С госпиталем связано одно приятное воспоминание — сестра, которая заинтересовалась Фикретом и мной. Сестры милосердия походили на ангелиц или привидения. Укутанные в белое, только лица открыты, они бесшумно переходили от раненого к раненому, говорили негромко, но проявляли недюжинную силу, когда требовалось удержать горячечного или обезумевшего от мук. Сейчас кажется странным, что ко мне прикасались неродные женщины, которые ухаживали за мной и мыли меня, воркуя, как мать. Тогда мне было слишком плохо, чтобы из-за этого беспокоиться, и потом, известно, что на войне все правила меняются, ну вроде как со свининой — простительно съесть, когда голодаешь и ничего другого нет.
Сестра, что была очень добра к нам с Фикретом, по-турецки говорила плохо, с чудным неопределимым акцентом, и носила франкское имя Георгина с каким-то довеском. Не просто «Георгина, дочь такого-то», а еще «Илифф».
— Что это означает? — спросил я.
— Вроде бы, «долголетие», — ответила она.
— Может, «илик» [78]? — уточнил Фикрет, которому тогда полегчало.

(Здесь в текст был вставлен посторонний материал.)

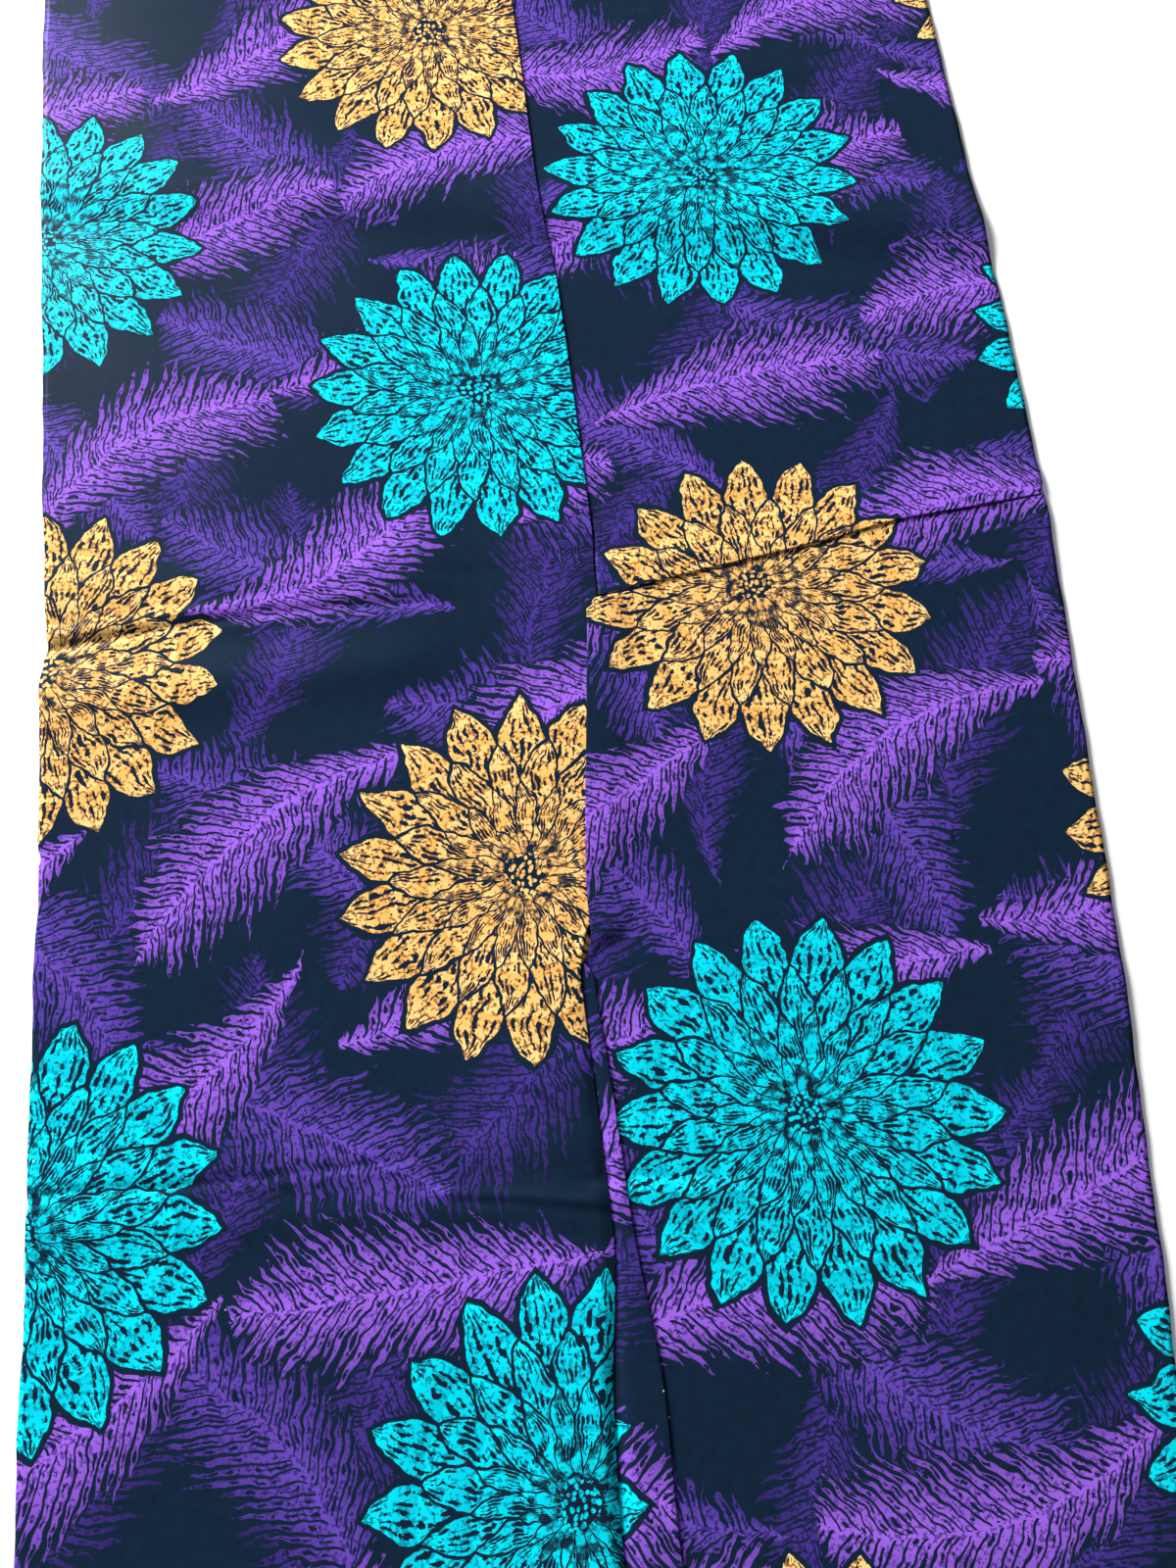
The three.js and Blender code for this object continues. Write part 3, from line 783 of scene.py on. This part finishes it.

Сестра рассмеялась приятному комплименту. Очень она была миловидная, производила впечатление. Скоро Георгина стала нам как сестренка, с которой можно держаться запросто. Глядя на ее голубые глаза, белую кожу и румяные щеки, я спросил:
— Ты из франков? Или черкешенка?
— Я ирландка.
— Это вроде франка?
— Наверное.
— Ты христианка?
— Да.
Вмешался Фикрет:
— Это не важно. Вот выпишусь и женюсь на тебе, а веру можешь не менять.
— Выкуп очень большой, — улыбнулась Георгина. — Да и муж воспротивится.
Мы удивились, что это за муж, который позволяет жене общаться с другими мужчинами, ухаживать за ними, и пришли к выводу, что парень, скорее всего, из неверных. Оказалось, он дипломат и женился на этой самой Георгине в Англии перед войной, прежде чем его отозвали.
— Твой муж неверный? — спросили мы.
Георгина сначала не поняла, а потом сказала:
— Он оттоман, мать у него из Сербии, а отец из Смирны.
— Как ты попала в госпиталь? — спросил Фикрет.
Она вздохнула:
— Хотела быть полезной.
Георгина готовила нам очень сладкий чай с мятой, он, по-моему, здорово помогает при дизентерии, советовала есть соль и давала соленый айран, если удавалось достать. Добрая сестра — одно из лучших воспоминаний о войне, но тогда я грустил, потому что она напоминала о сестрах и матери, оставленных в Эскибахче. Выписываясь, я подарил ей диковинку из тех, что собирал на фронте — крестик из немецкой пули, аккурат посередке пробитой французской. Георгина Илифф очень обрадовалась подарку и сказала, что сделает из него брошку. Не знаю, сделала или нет.